The above list features some amazing names, but only one of those performances was recorded in the month of December. How many MoCo athletes ever raced that fast during indoor track? I don't know the answer, to be honest, but a lot of those studs from the 70's and 80's (Oliver, Brody, Herdt) only ran in the 4:20's at the indoor state meet. Turns were tighter and surfaces had less traction. Peterson ran a 4:16.0 mile at the indoor state meet which is still the indoor state record. Jama Bile traveled to an indoor meet in California and clocked 4:14.89. It is likely that some of these other guys traveled to major indoor meets that I don't know about, so I cannot say absolutely. What is clear is that Lockett seems poised to jump over a few more names on this list before his senior year is done.

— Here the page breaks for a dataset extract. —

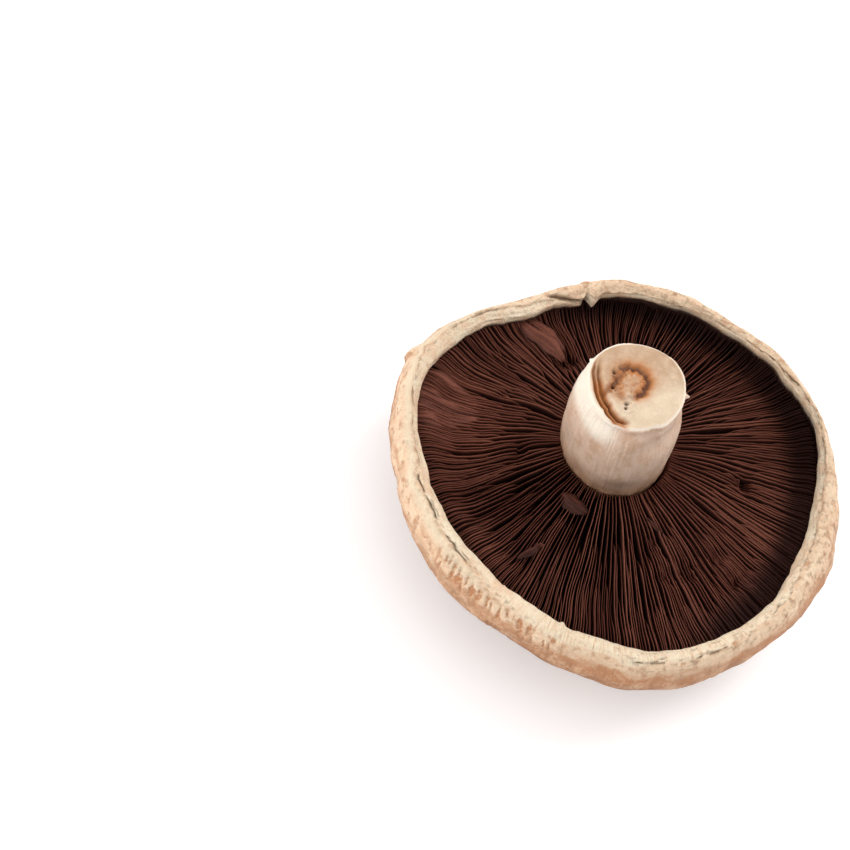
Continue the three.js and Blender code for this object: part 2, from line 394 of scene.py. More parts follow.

More All-Time Marks Last Weekend

Bullis's Eric Allen clocked 48.63 in the 400m, which was the fastest indoors by a MoCo athlete since Sean Sutton of Good Counsel won the indoor national title with a 47.91 in 2011. It was Allen's fastest indoors or outdoors while wearing a Bullis uniform.

"Next year: expect me back," said Northwest High School's Divinus Muteba after sweeping outdoor county, region, and state titles in the high jump.

In just his second year competing as a track athlete, Muteba of Northwest High School jumped 6-07 at the Howard County Winter Track Festival. It matched the best indoor high jump mark by a MoCo athlete since 2009 (Gaithersburg's Owen Cain jumped 6-07 to match the county record). You have to go back to 2002 for the last time a MoCo athlete jumped higher than 6-07 indoors (Walter Johnson's Vaclav Malek jumped 6-08 at the 3A/4A West Regional Meet).

Shaniya Hall of Bullis clocked 55.74 in the 400m and 6.98 in the 55m at the ATT Coaches Hall of Fame Invitational. Both are top-three marks in Montgomery County indoor track history. Both are Montgomery County indoor track sophomore records - yes, better than the mighty Olivia Ekpone of Wootton High School back in 2009.

Masai Russell is back and (almost) better than ever. She recorded a new PR in the 55-meter hurdles in 8.20 which sets the bar as a MoCo #1 this year. She is also the early season MoCo #1 in the 300-meter dash with a time of 39.25. As a refresher, she is top-3 all-time in Montgomery County indoors in all three long sprints (39.24 300m, 55.68 400m, 1:13.72 500m).

New for Bullis this year is Kasey Ebb who ran 7.27 in the 55-meter dash and 39.47 in the 300-meter dash.